Composting should be one of the last resorts, not the first.
Growing and feeding living mulch should be the first.
Maximising photosynthesis in order to create more mulch to maximise photosynthesis!
Feedback loops. The Green, and Red, and Purple, and Psychedelic Rainbow.
If it’s brown, thumbs down.
If it’s bare, *death stare*
Down with compost piles!
And spread them around.
Let them slowly feed and nurture plants and soil, not themselves.
Formation of soil organic matter via biochemical and physical pathways of litter mass loss : Nature Geoscience : Nature Research http://www.nature.com/ngeo/journal/v8/n10/full/ngeo2520.html
All soils are different. However No dig and diverse cover crops that keep fungi fed and alive are definitely the preferred method as the less the soil disturbance, the more the plants photosynthesise and feed the undisturbed soil microbes like fungi that then build soil carbon and structure.

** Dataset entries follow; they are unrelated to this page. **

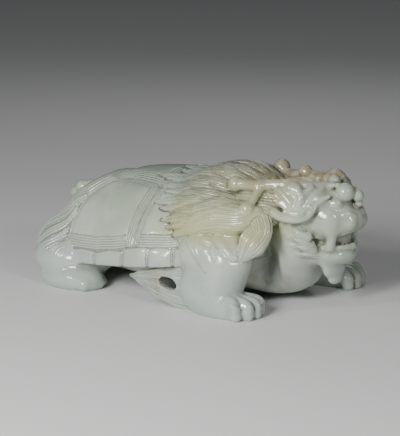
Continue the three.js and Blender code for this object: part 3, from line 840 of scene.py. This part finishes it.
def tints(places):
    """Shares of the warm, russet and cool stone at each place, and of painted shade on the top."""
    x, y, z = places.T
    warm = smooth(-5, 14, x) * smooth(34, 42, z) * smooth(80, 60, x)
    # Painted shade: the top of the shell, mane and head is darkened, more on the far side.
    top_shade = smooth(54, 63, z) * smooth(62, 4, x) * (0.7 + 0.3 * smooth(-20, 5, y))
    russet_and_shade = 0.9 * smooth(54, 64, z) * smooth(5, 30, x) * (0.55 + 0.45 * smooth(-22, 8, y))
    russet_and_shade *= smooth(98, 64, x)
    # Brown spots: brown skin on the crown, and brown with painted shade in the mouth and in the
    # recess beside the throat.
    for spot, reach, share in BROWN_AND_SHADE_SPOTS:
        russet_and_shade += share * np.exp(-((((places - np.array(spot)) / reach) ** 2).sum(1)))
    cool = 0.8 * smooth(32, 20, z) + 0.5 * smooth(-60, -90, x)
    shares = {"warm": warm, "russet_and_shade": russet_and_shade, "cool": cool, "top_shade": top_shade}
    return {name: np.clip(share, 0, 1) for name, share in shares.items()}


class JadeSettings(bpy.types.PropertyGroup):
    cell: FloatProperty(
        name="Cell", description="Size of the cells that the stone is carved in",
        default=0.4 * MM, min=0.2 * MM, unit="LENGTH", precision=5,
    )
    triangles: IntProperty(
        name="Triangles", description="Most triangles in the finished carving", default=190000,
    )
    color: FloatVectorProperty(
        name="Jade", description="Colour of the clear pale jade", subtype="COLOR",
        default=(0.35, 0.405, 0.325), min=0, max=1,
    )
    pale: FloatVectorProperty(
        name="Pale jade", description="Colour of the paler clouds in it", subtype="COLOR",
        default=(0.46, 0.505, 0.425), min=0, max=1,
    )
    mane: FloatVectorProperty(
        name="Mane", description="Colour of the warmer stone that the mane is cut in",
        subtype="COLOR", default=(0.41, 0.415, 0.225), min=0, max=1,
    )
    cool: FloatVectorProperty(
        name="Cool jade", description="Colour of the bluish stone of the legs and the chest",
        subtype="COLOR", default=(0.36, 0.415, 0.385), min=0, max=1,
    )
    # This colour also paints the brown spots, with painted shade in the mouth and in the recess
    # beside the throat.
    russet_and_shade: FloatVectorProperty(
        name="Russet", description="Colour of the brown skin left on the crown and mane",
        subtype="COLOR", default=(0.22, 0.15, 0.08), min=0, max=1,
    )


class StageSettings(bpy.types.PropertyGroup):
    floor: FloatVectorProperty(
        name="Floor", description="Colour of the floor", subtype="COLOR",
        default=(0.72, 0.72, 0.71), min=0, max=1,
    )
    key: FloatProperty(
        name="Key light", description="Power of the main light", default=8, unit="POWER",
    )


class Nodes:
    """Shader nodes, each made and wired in one call."""

    def __init__(self, tree):
        self.tree = tree

    def wire(self, socket, value):
        if isinstance(value, bpy.types.NodeSocket):
            self.tree.links.new(value, socket)
        else:
            socket.default_value = value

    def math(self, operation, *values):
        node = self.tree.nodes.new("ShaderNodeMath")
        node.operation = operation
        for socket, value in zip(node.inputs, values):
            self.wire(socket, value)
        return node.outputs[0]

    def mix(self, share, first, second):
        node = self.tree.nodes.new("ShaderNodeMix")
        node.data_type = "RGBA"
        for name, value in (("Factor_Float", share), ("A_Color", first), ("B_Color", second)):
            self.wire(next(s for s in node.inputs if s.identifier == name), value)
        return next(s for s in node.outputs if s.identifier == "Result_Color")

    def noise(self, places, scale, detail, distortion=0.0):
        node = self.tree.nodes.new("ShaderNodeTexNoise")
        self.wire(node.inputs["Vector"], places)
        node.inputs["Scale"].default_value = scale
        node.inputs["Detail"].default_value = detail
        node.inputs["Distortion"].default_value = distortion
        return node.outputs["Fac"]

    def spread(self, value, low, high, first=0.0, last=1.0):
        """A value that eases from first at low to last at high."""
        node = self.tree.nodes.new("ShaderNodeMapRange")
        node.interpolation_type = "SMOOTHSTEP"
        names = ("Value", "From Min", "From Max", "To Min", "To Max")
        for name, given in zip(names, (value, low, high, first, last)):
            self.wire(node.inputs[name], given)
        return node.outputs[0]

    def stored(self, name):
        """A value that the carving has at each vertex."""
        node = self.tree.nodes.new("ShaderNodeAttribute")
        node.attribute_name = name
        return node.outputs["Fac"]


def jade_material(settings):
    """Clouded jade with tinted places, and painted shade in the cut lines, in hollows and on the
    top.
    """
    made = bpy.data.materials.new("celadon_jade")
    made.use_nodes = True
    tree = made.node_tree
    shader = tree.nodes["Principled BSDF"]
    n = Nodes(tree)
    places = tree.nodes.new("ShaderNodeTexCoord").outputs["Object"]
    cloud = n.noise(places, 26, 4, 0.8)
    wisp = n.noise(places, 75, 6, 1.6)
    grain = n.noise(places, 700, 3)
    number = n.stored("number")
    off = n.math("ABSOLUTE", n.math("SUBTRACT", number, n.math("ROUND", number)))
    off = n.math("POWER", n.math("DIVIDE", off, 0.2), 2.0)
    cut = n.math("MULTIPLY", n.math("EXPONENT", n.math("MULTIPLY", off, -1.0)), n.stored("depth"))
    cut = n.math("MULTIPLY", cut, n.spread(wisp, 0.3, 0.6, 0.55, 1.0))
    color = n.mix(n.spread(cloud, 0.38, 0.62), (*settings.color, 1), (*settings.pale, 1))
    # The russet share carries brown skin and the brown spots, with painted shade in the mouth and
    # in the recess beside the throat.
    for name, tint, patches in (
        ("warm", settings.mane, n.spread(cloud, 0.3, 0.7, 0.6, 1.0)),
        ("cool", settings.cool, n.spread(cloud, 0.35, 0.65, 0.35, 1.0)),
        ("russet_and_shade", settings.russet_and_shade, n.spread(wisp, 0.36, 0.66, 0.15, 1.0)),
    ):
        color = n.mix(n.math("MULTIPLY", n.stored(name), patches), color, (*tint, 1))
    # Painted shade on the top and the far side.
    color = n.mix(n.math("MULTIPLY", n.stored("top_shade"), 0.6), color, TOP_SHADE_COLOR)
    color = n.mix(n.math("MULTIPLY", n.spread(wisp, 0.55, 0.75), 0.16), color, VEIN)
    # Painted shade in the cut lines.
    color = n.mix(n.math("MULTIPLY", cut, 0.45), color, LINE_SHADE_COLOR)
    # Painted shade in hollows, where other stone closes the surface in.
    color = n.mix(n.spread(n.stored("shade_in_hollows"), 0.14, 0.8, 0.0, 0.8), color, HOLLOW_SHADE_COLOR)
    n.wire(shader.inputs["Base Color"], color)
    rough = n.math("ADD", n.spread(wisp, 0.3, 0.7, 0.1, 0.2), n.math("MULTIPLY", cut, 0.2))
    n.wire(shader.inputs["Roughness"], rough)
    bump = tree.nodes.new("ShaderNodeBump")
    bump.inputs["Strength"].default_value = 1.0
    bump.inputs["Distance"].default_value = 0.4 * MM
    height = n.math("SUBTRACT", n.math("MULTIPLY", grain, 0.05), cut)
    n.wire(bump.inputs["Height"], height)
    n.wire(shader.inputs["Normal"], bump.outputs["Normal"])
    shader.inputs["IOR"].default_value = 1.61
    shader.inputs["Subsurface Weight"].default_value = 0.3
    shader.inputs["Subsurface Radius"].default_value = (1.0, 1.0, 0.8)
    shader.inputs["Subsurface Scale"].default_value = 0.003
    return made


def carve(cell):
    """The carved stone, and the limbs whose strands are cut in its surface."""
    shift = np.array([BALANCE, 0, 0])
    carver = Carver(Stone(LOW - shift, HIGH - shift, cell))
    carver.body()
    for side in SIDES:
        carver.foreleg(side)
        carver.hind_leg(side)
    carver.mane()
    carver.hair()
    carver.tail()
    carver.head()
    carver.pierce()
    carver.stone.cut_soles()
    return carver.stone, carver.limbs


def mesh_of(points, faces):
    mesh = bpy.data.meshes.new("dragon_turtle_carving")
    mesh.vertices.add(len(points))
    mesh.vertices.foreach_set("co", points.ravel())
    mesh.loops.add(faces.size)
    mesh.loops.foreach_set("vertex_index", faces.ravel().astype(np.int32))
    mesh.polygons.add(len(faces))
    mesh.polygons.foreach_set("loop_start", np.arange(0, faces.size, 4, dtype=np.int32))
    mesh.update(calc_edges=True)
    mesh.validate()
    return mesh


def normals_of(mesh):
    normals = np.zeros(len(mesh.vertices) * 3, np.float32)
    mesh.vertex_normals.foreach_get("vector", normals)
    return normals.reshape(-1, 3)


def place_vertices(mesh, points):
    """Moves the vertices to places in metres, inside the solid's box."""
    points = np.clip(points, LOW * MM, HIGH * MM)
    mesh.vertices.foreach_set("co", points.ravel())
    mesh.update()
    return points


def cut_lines(mesh, points, stone, limbs):
    """Raises the plates and folds, and cuts the lines, along the surface's normals."""
    lines = lines_at(points, stone, limbs)
    near = np.abs(lines.number - np.rint(lines.number))
    relief = lines.rise - 0.22 * lines.depth * np.exp(-((near / 0.26) ** 2))
    relief *= smooth(0.2, 1.0, points[:, 2])
    points = points + normals_of(mesh) * relief[:, None]
    place_vertices(mesh, (points + (BALANCE, 0, 0)) * MM)


def thin_out(context, piece, most):
    """Merges the flattest faces of a piece until it has at most this many triangles."""
    mesh = piece.data
    triangles = len(mesh.polygons) * 2
    if triangles <= most:
        return
    thin = piece.modifiers.new("thin", "DECIMATE")
    thin.ratio = most / triangles
    shown = piece.evaluated_get(context.evaluated_depsgraph_get())
    piece.data = bpy.data.meshes.new_from_object(shown)
    piece.modifiers.clear()
    bpy.data.meshes.remove(mesh)


class JADE_OT_carve(bpy.types.Operator):
    """Carve the dragon turtle from a block of jade"""

    bl_idname = "jade.carve"
    bl_label = "Carve the Dragon Turtle"

    def execute(self, context):
        settings = context.scene.jade
        stone, limbs = carve(settings.cell / MM * (1))
        points, faces = stone.surface()
        mesh = mesh_of(points, faces)
        cut_lines(mesh, points, stone, limbs)
        piece = bpy.data.objects.new("jade_dragon_turtle", mesh)
        context.scene.collection.objects.link(piece)
        thin_out(context, piece, settings.triangles)

        mesh = piece.data
        mesh.name = "dragon_turtle_carving"
        mesh.shade_smooth()
        points = np.zeros(len(mesh.vertices) * 3)
        mesh.vertices.foreach_get("co", points)
        points = place_vertices(mesh, points.reshape(-1, 3)) / MM - (BALANCE, 0, 0)
        lines = lines_at(points, stone, limbs)
        # Painted shade in hollows, from how far other stone closes in each vertex.
        shade_in_hollows = stone.shade_in_hollows(points, normals_of(mesh))
        shares = {"number": lines.number, "depth": lines.depth, "shade_in_hollows": shade_in_hollows}
        for name, values in (shares | tints(points)).items():
            stored = mesh.attributes.new(name, "FLOAT", "POINT")
            stored.data.foreach_set("value", values.astype(np.float32))
        mesh.materials.clear()
        mesh.materials.append(jade_material(settings))
        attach(piece, "root")
        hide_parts(NODE)
        return {"FINISHED"}


class JADE_OT_stage(bpy.types.Operator):
    """Lay the floor, set the lights and place the camera"""

    bl_idname = "jade.stage"
    bl_label = "Set the Stage"

    def execute(self, context):
        settings = context.scene.jade_stage
        scene = context.scene
        mesh = bpy.data.meshes.new("floor")
        corners = [(-FLOOR, -FLOOR, 0), (FLOOR, -FLOOR, 0), (FLOOR, FLOOR, 0), (-FLOOR, FLOOR, 0)]
        mesh.from_pydata(corners, [], [(0, 1, 2, 3)])
        floor = bpy.data.objects.new("floor", mesh)
        scene.collection.objects.link(floor)
        paint = bpy.data.materials.new("floor_paint")
        paint.use_nodes = True
        shader = paint.node_tree.nodes["Principled BSDF"]
        shader.inputs["Base Color"].default_value = (*settings.floor, 1)
        shader.inputs["Roughness"].default_value = 0.6
        mesh.materials.append(paint)
        world = bpy.data.worlds.new("studio")
        world.use_nodes = True
        sky = world.node_tree.nodes["Background"]
        sky.inputs["Color"].default_value = (0.9, 0.92, 0.95, 1)
        sky.inputs["Strength"].default_value = 0.09
        scene.world = world

        def light(name, place, aim, size, power):
            data = bpy.data.lights.new(name, "AREA")
            data.shape, data.size, data.energy = "SQUARE", size, power
            lamp = bpy.data.objects.new(name, data)
            lamp.location = place
            lamp.rotation_euler = (Vector(aim) - Vector(place)).to_track_quat("-Z", "Y").to_euler()
            scene.collection.objects.link(lamp)

        light("key", (0.1, -0.78, 0.36), (0, 0, 0.03), 0.24, settings.key)
        light("side", (0.75, -0.3, 0.45), (0.03, 0, 0.03), 0.14, 1.6)
        light("window", (-0.32, -0.72, 0.5), (0, 0, 0.03), 0.1, 1.6)
        light("back", (-0.3, 0.6, 0.5), (0, 0, 0.03), 0.3, 0.35)

        toward = Vector((
            math.sin(AZIMUTH) * math.cos(ELEVATION),
            -math.cos(AZIMUTH) * math.cos(ELEVATION),
            math.sin(ELEVATION),
        ))
        data = bpy.data.cameras.new("camera")
        data.sensor_fit = "VERTICAL"
        data.sensor_height = SENSOR
        data.lens = AWAY * PIXELS_PER_METRE * SENSOR / PHOTO_HEIGHT
        data.shift_x, data.shift_y = (pixels / PHOTO_HEIGHT for pixels in SHIFT)
        camera = bpy.data.objects.new("camera", data)
        camera.location = Vector(AIM) + toward * AWAY
        camera.rotation_euler = (-toward).to_track_quat("-Z", "Y").to_euler()
        scene.collection.objects.link(camera)
        scene.camera = camera
        return {"FINISHED"}


class JADE_PT_panel(bpy.types.Panel):
    bl_label = "Jade Dragon Turtle"
    bl_idname = "JADE_PT_panel"
    bl_space_type = "VIEW_3D"
    bl_region_type = "UI"
    bl_category = "Jade"

    def draw(self, context):
        for group in (context.scene.jade, context.scene.jade_stage):
            for name in group.bl_rna.properties.keys():
                if name not in ("rna_type", "name"):
                    self.layout.prop(group, name)
        self.layout.operator("jade.carve")
        self.layout.operator("jade.stage")


CLASSES = (JadeSettings, StageSettings, JADE_OT_carve, JADE_OT_stage, JADE_PT_panel)


def register():
    for made in CLASSES:
        bpy.utils.register_class(made)
    bpy.types.Scene.jade = PointerProperty(type=JadeSettings)
    bpy.types.Scene.jade_stage = PointerProperty(type=StageSettings)


def unregister():
    del bpy.types.Scene.jade_stage
    del bpy.types.Scene.jade
    for made in reversed(CLASSES):
        bpy.utils.unregister_class(made)


def main():
    register()
    bpy.ops.jade.carve()
    bpy.ops.jade.stage()


if __name__ == "__main__":
    main()
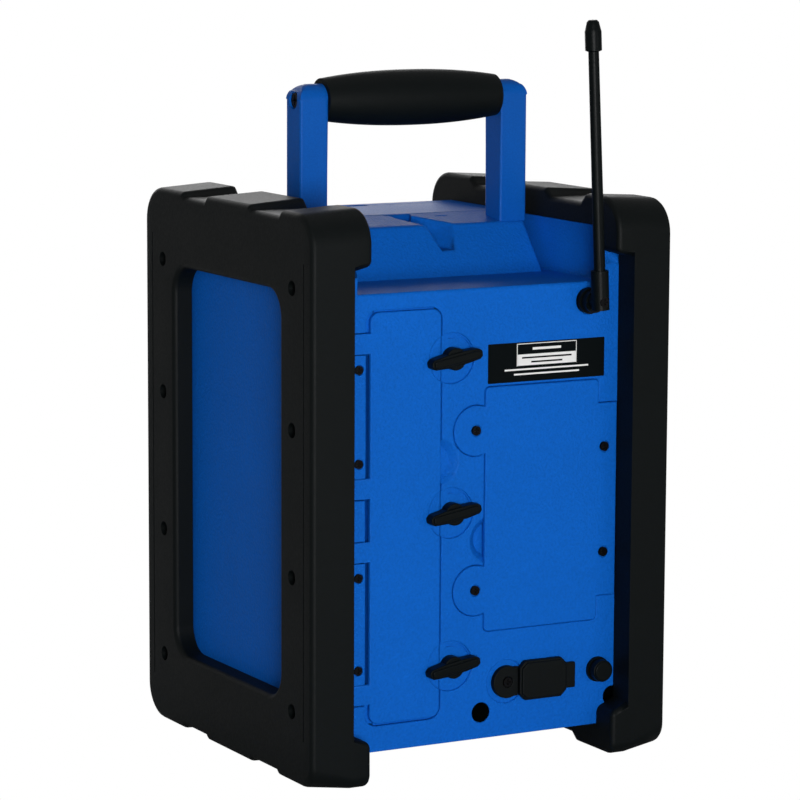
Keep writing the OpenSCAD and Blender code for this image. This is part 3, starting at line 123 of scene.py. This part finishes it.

However for soils with poor structure, low soil carbon, and hard clay pan compaction layers, then subsoil manuring can be a faster option as it gets the food to microbes where it’s most needed. Ideally with minimal inter-layer disturbance, and optionally then with a layer of weed suppressing material, mulching and planting through. You have to always remember to plant out bare mulch and soil however, otherwise mycorrhizal fungi that require plant hosts will die off. About half of mycorrhizae also die within the first month of tilling and a further half every subsequent month soil is left fallow.
When subsoil manuring you have to make sure there is enough soil moisture for the microbes to break down that subsoil manure and integrate it too. Studies suggest materials with a C:N of less than 25:1 appear to be the best to feed those subsoil microbes. Basically anything green, eg. grass, fresh leaves that aren’t allelopathic, or alternatively compost or animal manures if you want a higher bacterial to fungi ratio that the high phosphorus, particularly in animal manures encourages (normally you don’t). Mulch helps maintain moisture, and the mulch should ideally be below a C:N of 100:1 as this speeds the building of soil carbon. Those are mulch materials like leaf mold, straw, shredded newspaper, and ramial (branch) chipped wood, ideally all mixed together for diversity. Those materials that are high in potassium and low in phosphorus are also likely to encourage fungi.
Digging without amending however is generally a bad idea as it destroys soil structure, and can lead to soils drying out where those cracks form, which then causes the soil mucilage (glues) and microbial exudate to dry out and leach. Leaving sand, silt, and clay ready to combine and compact with one another.